Rows from a 3D modeling dataset
_ _ _
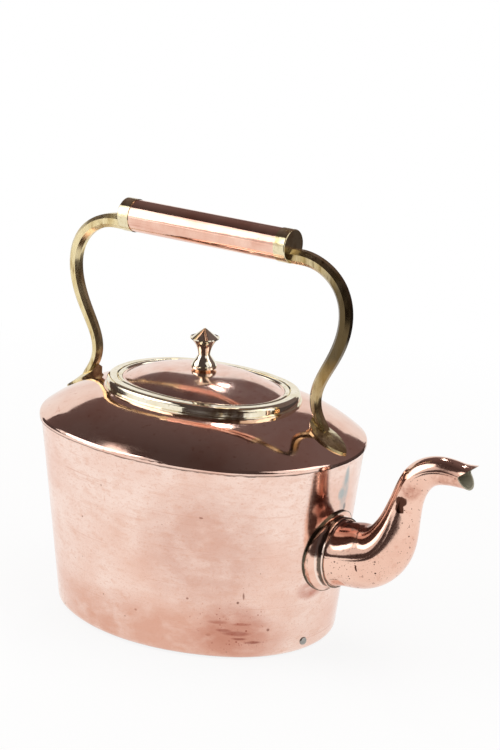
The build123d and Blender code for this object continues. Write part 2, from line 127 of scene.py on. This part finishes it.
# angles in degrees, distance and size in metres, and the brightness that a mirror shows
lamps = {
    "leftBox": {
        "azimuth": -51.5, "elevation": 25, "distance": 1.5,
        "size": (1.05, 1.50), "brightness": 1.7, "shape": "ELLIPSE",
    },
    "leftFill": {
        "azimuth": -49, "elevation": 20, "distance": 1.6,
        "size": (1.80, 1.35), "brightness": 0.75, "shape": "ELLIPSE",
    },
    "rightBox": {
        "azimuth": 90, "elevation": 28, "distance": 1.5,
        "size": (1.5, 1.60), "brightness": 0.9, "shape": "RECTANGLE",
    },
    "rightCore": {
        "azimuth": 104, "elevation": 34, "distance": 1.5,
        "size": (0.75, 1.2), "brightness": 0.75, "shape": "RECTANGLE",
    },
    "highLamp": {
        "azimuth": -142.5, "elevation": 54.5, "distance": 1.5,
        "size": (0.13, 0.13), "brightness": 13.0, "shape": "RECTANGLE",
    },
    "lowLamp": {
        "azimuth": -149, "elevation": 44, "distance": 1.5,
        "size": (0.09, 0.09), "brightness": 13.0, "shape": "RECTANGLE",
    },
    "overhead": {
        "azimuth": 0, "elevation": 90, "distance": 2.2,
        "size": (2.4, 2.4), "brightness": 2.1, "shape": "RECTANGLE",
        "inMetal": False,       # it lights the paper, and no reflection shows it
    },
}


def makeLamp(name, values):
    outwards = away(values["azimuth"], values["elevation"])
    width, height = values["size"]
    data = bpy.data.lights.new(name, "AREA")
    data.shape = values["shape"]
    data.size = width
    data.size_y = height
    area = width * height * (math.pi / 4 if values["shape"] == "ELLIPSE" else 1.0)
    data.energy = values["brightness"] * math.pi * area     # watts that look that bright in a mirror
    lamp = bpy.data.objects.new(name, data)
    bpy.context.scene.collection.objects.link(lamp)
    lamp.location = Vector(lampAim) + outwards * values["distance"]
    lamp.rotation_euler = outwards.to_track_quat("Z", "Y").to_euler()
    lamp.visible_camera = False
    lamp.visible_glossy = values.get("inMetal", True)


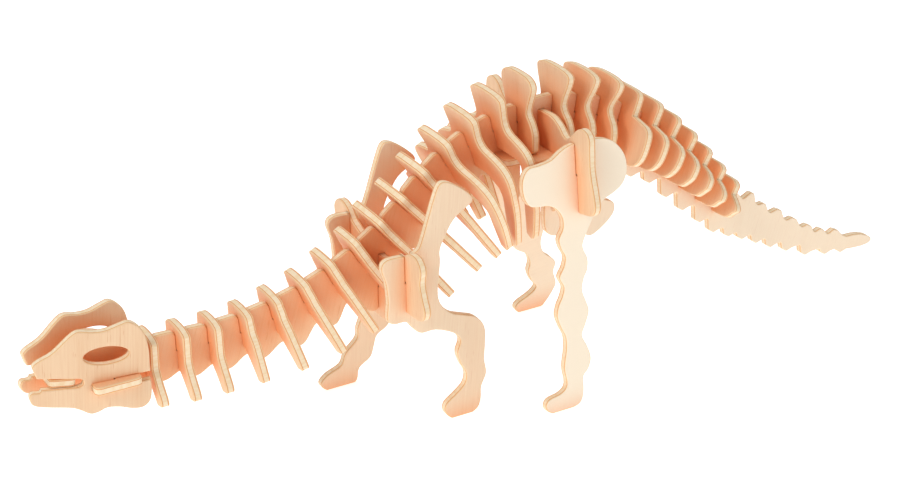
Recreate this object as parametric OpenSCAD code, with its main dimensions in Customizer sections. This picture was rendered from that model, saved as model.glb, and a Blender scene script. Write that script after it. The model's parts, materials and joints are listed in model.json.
_ _ _
■ TASK OBJECTIVE ■
Take the listing above and write it out again exactly.

■ ANSWER TO THE EXERCISE ■
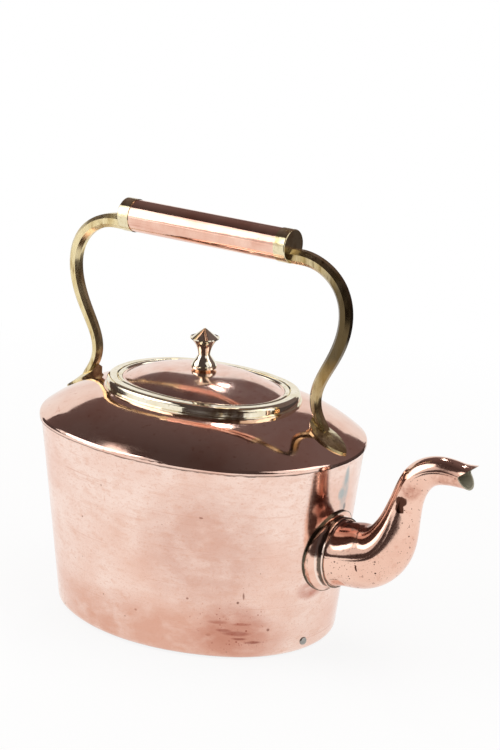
The build123d and Blender code for this object continues. Write part 2, from line 127 of scene.py on. This part finishes it.
# angles in degrees, distance and size in metres, and the brightness that a mirror shows
lamps = {
    "leftBox": {
        "azimuth": -51.5, "elevation": 25, "distance": 1.5,
        "size": (1.05, 1.50), "brightness": 1.7, "shape": "ELLIPSE",
    },
    "leftFill": {
        "azimuth": -49, "elevation": 20, "distance": 1.6,
        "size": (1.80, 1.35), "brightness": 0.75, "shape": "ELLIPSE",
    },
    "rightBox": {
        "azimuth": 90, "elevation": 28, "distance": 1.5,
        "size": (1.5, 1.60), "brightness": 0.9, "shape": "RECTANGLE",
    },
    "rightCore": {
        "azimuth": 104, "elevation": 34, "distance": 1.5,
        "size": (0.75, 1.2), "brightness": 0.75, "shape": "RECTANGLE",
    },
    "highLamp": {
        "azimuth": -142.5, "elevation": 54.5, "distance": 1.5,
        "size": (0.13, 0.13), "brightness": 13.0, "shape": "RECTANGLE",
    },
    "lowLamp": {
        "azimuth": -149, "elevation": 44, "distance": 1.5,
        "size": (0.09, 0.09), "brightness": 13.0, "shape": "RECTANGLE",
    },
    "overhead": {
        "azimuth": 0, "elevation": 90, "distance": 2.2,
        "size": (2.4, 2.4), "brightness": 2.1, "shape": "RECTANGLE",
        "inMetal": False,       # it lights the paper, and no reflection shows it
    },
}


def makeLamp(name, values):
    outwards = away(values["azimuth"], values["elevation"])
    width, height = values["size"]
    data = bpy.data.lights.new(name, "AREA")
    data.shape = values["shape"]
    data.size = width
    data.size_y = height
    area = width * height * (math.pi / 4 if values["shape"] == "ELLIPSE" else 1.0)
    data.energy = values["brightness"] * math.pi * area     # watts that look that bright in a mirror
    lamp = bpy.data.objects.new(name, data)
    bpy.context.scene.collection.objects.link(lamp)
    lamp.location = Vector(lampAim) + outwards * values["distance"]
    lamp.rotation_euler = outwards.to_track_quat("Z", "Y").to_euler()
    lamp.visible_camera = False
    lamp.visible_glossy = values.get("inMetal", True)


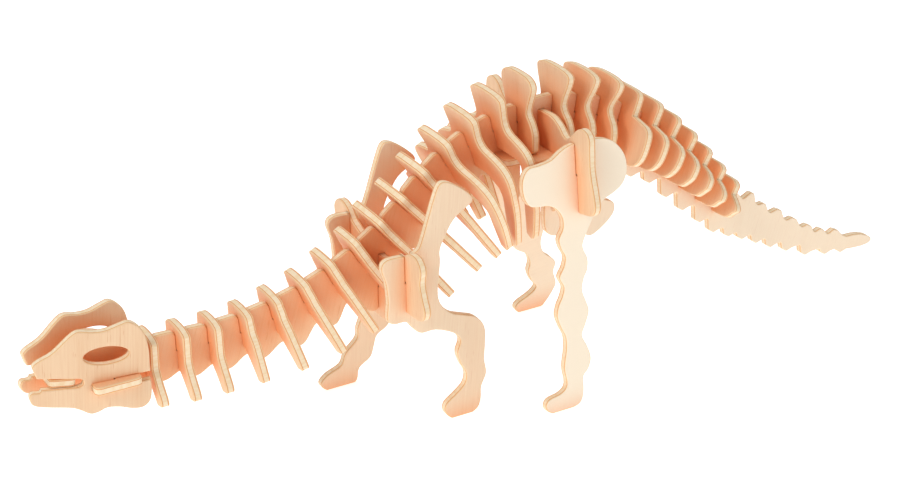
Recreate this object as parametric OpenSCAD code, with its main dimensions in Customizer sections. This picture was rendered from that model, saved as model.glb, and a Blender scene script. Write that script after it. The model's parts, materials and joints are listed in model.json.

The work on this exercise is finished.